What this task involves:
Produce a verbatim transcription of the records below, beginning at the line containing "attach(piece, body)" and ending at the final line; include only those lines.

Input rows:
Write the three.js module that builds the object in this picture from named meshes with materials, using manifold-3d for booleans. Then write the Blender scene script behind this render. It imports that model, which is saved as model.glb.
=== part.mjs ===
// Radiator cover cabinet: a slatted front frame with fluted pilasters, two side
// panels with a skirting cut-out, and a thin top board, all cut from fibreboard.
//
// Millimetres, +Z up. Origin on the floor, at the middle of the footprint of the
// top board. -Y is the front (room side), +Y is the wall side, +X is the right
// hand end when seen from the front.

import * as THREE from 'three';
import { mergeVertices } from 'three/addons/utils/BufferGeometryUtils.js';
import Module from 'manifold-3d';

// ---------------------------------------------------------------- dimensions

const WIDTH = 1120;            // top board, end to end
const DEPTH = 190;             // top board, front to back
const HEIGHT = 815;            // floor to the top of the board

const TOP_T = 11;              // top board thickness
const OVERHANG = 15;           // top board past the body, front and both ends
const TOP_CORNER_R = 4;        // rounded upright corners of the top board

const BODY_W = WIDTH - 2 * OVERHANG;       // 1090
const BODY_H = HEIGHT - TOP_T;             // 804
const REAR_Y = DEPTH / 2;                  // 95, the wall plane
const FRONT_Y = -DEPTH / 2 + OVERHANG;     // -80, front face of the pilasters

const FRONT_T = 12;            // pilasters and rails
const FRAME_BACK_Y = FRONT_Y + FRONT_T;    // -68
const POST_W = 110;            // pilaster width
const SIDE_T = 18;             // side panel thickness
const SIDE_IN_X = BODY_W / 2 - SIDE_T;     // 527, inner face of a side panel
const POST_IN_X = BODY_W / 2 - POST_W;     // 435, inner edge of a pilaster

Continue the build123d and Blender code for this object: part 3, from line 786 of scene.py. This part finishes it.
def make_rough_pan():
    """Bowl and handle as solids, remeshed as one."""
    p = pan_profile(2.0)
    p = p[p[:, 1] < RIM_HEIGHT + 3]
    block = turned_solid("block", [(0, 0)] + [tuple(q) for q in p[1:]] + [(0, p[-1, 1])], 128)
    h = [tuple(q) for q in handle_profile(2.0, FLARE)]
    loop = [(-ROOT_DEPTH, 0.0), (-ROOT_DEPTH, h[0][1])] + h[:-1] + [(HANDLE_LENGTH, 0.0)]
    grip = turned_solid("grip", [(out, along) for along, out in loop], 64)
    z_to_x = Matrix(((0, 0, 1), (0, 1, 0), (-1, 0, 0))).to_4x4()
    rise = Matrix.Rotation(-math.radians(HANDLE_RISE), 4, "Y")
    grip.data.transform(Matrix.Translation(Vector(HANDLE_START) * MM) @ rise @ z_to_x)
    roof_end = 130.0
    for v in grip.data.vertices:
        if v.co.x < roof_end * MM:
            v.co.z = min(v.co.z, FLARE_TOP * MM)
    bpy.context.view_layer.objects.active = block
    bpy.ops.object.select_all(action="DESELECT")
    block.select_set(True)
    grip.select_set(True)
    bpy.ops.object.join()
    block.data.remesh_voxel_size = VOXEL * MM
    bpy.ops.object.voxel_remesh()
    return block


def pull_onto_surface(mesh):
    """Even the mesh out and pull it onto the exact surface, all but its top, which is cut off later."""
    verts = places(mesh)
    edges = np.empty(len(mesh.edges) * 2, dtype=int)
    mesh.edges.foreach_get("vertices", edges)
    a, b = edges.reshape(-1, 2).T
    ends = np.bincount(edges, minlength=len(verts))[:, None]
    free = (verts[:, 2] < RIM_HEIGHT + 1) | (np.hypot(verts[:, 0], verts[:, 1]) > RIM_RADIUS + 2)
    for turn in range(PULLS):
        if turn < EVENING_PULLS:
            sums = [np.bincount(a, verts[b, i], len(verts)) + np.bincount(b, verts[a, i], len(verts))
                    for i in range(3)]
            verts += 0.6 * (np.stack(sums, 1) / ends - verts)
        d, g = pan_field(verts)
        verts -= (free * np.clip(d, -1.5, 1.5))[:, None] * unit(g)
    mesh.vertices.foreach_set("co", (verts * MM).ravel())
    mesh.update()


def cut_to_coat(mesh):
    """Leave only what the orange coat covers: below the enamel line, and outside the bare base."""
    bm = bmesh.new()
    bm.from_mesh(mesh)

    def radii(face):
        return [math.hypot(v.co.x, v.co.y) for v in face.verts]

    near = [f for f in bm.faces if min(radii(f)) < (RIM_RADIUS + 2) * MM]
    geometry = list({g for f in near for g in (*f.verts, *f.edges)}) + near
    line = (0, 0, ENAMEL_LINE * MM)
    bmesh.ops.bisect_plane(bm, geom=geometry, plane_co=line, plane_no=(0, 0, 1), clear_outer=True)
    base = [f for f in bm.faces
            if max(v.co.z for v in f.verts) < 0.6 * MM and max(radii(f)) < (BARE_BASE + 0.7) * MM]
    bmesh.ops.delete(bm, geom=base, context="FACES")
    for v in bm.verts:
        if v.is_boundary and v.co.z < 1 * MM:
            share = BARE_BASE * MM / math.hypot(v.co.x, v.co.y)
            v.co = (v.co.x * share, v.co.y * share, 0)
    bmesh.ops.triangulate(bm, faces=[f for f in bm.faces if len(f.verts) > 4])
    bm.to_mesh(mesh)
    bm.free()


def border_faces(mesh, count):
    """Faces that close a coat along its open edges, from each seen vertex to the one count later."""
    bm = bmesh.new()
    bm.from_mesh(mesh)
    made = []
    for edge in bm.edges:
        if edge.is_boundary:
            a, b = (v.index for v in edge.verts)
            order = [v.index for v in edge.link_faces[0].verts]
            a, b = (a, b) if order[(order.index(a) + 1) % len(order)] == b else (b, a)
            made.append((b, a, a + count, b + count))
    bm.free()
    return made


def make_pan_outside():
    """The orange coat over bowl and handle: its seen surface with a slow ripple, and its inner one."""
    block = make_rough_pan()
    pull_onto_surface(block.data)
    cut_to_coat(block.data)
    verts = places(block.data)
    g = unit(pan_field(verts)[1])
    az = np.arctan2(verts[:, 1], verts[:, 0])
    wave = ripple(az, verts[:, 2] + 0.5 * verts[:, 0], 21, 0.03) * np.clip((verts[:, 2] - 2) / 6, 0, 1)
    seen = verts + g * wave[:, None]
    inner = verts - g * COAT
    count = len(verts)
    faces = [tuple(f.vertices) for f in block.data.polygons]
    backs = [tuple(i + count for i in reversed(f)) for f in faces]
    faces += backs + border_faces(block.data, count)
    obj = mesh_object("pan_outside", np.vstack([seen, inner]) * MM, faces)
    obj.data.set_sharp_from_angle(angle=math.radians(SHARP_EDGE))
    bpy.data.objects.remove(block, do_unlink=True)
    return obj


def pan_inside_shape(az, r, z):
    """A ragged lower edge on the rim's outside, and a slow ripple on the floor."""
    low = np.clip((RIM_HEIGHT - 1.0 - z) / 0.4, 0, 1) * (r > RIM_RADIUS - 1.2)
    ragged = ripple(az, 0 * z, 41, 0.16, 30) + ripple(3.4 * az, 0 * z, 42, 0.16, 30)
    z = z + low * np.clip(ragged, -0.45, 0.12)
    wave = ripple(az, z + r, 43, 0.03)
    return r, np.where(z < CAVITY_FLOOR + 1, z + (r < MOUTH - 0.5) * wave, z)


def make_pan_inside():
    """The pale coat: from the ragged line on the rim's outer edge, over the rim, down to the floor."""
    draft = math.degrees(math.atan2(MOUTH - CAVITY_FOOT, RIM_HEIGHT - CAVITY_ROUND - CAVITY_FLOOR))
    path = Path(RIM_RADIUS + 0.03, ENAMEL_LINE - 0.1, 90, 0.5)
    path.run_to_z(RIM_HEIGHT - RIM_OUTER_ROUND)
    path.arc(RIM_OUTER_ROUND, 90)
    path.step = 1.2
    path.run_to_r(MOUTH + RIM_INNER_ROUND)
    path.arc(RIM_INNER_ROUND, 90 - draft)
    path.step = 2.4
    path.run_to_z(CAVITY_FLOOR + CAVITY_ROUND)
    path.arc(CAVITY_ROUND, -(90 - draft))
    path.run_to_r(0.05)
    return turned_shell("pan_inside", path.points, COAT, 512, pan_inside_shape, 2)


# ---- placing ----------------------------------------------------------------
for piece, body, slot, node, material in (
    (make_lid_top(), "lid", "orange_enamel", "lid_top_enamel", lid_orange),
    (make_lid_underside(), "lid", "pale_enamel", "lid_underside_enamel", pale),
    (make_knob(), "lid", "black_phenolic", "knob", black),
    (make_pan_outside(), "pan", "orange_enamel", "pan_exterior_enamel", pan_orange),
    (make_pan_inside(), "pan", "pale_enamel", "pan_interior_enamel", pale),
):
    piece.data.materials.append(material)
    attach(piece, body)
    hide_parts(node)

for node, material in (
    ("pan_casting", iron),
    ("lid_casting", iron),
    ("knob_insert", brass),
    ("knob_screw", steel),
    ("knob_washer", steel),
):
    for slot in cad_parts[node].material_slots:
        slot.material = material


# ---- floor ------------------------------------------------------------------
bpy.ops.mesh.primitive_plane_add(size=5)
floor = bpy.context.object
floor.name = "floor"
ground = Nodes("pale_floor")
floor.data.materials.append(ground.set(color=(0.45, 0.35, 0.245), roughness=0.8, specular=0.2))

Right answer:
    attach(piece, body)
    hide_parts(node)

for node, material in (
    ("pan_casting", iron),
    ("lid_casting", iron),
    ("knob_insert", brass),
    ("knob_screw", steel),
    ("knob_washer", steel),
):
    for slot in cad_parts[node].material_slots:
        slot.material = material


# ---- floor ------------------------------------------------------------------
bpy.ops.mesh.primitive_plane_add(size=5)
floor = bpy.context.object
floor.name = "floor"
ground = Nodes("pale_floor")
floor.data.materials.append(ground.set(color=(0.45, 0.35, 0.245), roughness=0.8, specular=0.2))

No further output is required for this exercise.